A similar pattern has been evident in the Jammu zone. The terrorist massacre of 15 Muslims, including seven children, at Kot Charwal near Rajouri in February 2001, drew no protests from the same Hindu leaders so vociferous when their co-religionists are killed.

In response to the Gopalpora killings journalist Ahmed Ali Fayyaz authored an acid attack on the distinction the State's politicians make between the "red" blood of citizens who support them, and the "white", or worthless, blood of those who do not.

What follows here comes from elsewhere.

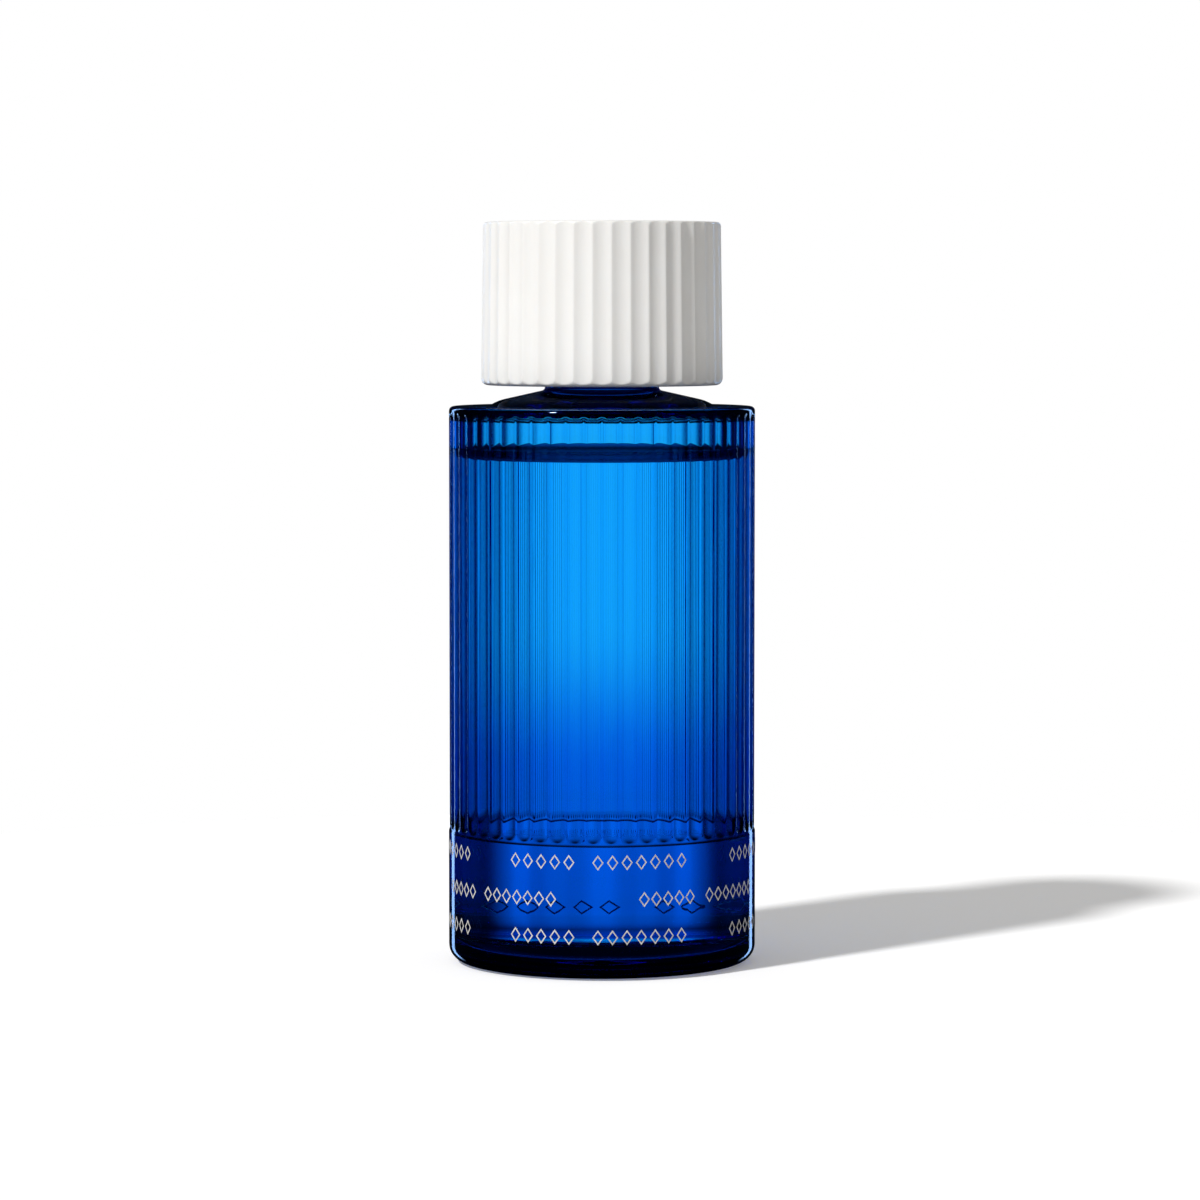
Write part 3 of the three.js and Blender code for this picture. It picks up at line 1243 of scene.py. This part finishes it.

"All the prominent Hurriyat leaders, who claim to be the `real representatives' of the Kashmiri people, enjoyed their day in cosy bungalows and luxurious cars," he wrote. "The moment they learned that it was an act of militants, they adopted silence as their best policy. Nothing was heard today of the ebullient People's Democratic Party Member of the Legislative Assembly Javed Mustafa Mir, who attempted to become a hero on account of the death of a mason in police custody early December. Democratic Freedom Party chief Shabbir Ahmed Shah otherwise known for condemning everything around was also silent over the triple murder that occurred in the vicinity of his Rawalpora mansion. (The) High Court Bar Association, which takes pride in... organising seminars and protests over `human rights violations', was also unconcerned in the case of the Gopalpora family. So were the self-styled human rights activists, Mohammad Ahsan Untoo and Pervez Imroz, who have carved out a niche for themselves in Kashmir's lucrative politics of protests and condemnations over the last several years."

The article should have provoked a furore. It was met, instead, with resounding silence. Truth has not been the only victim of the 12-year war in Jammu and Kashmir: straight talk is high up on the fatality list.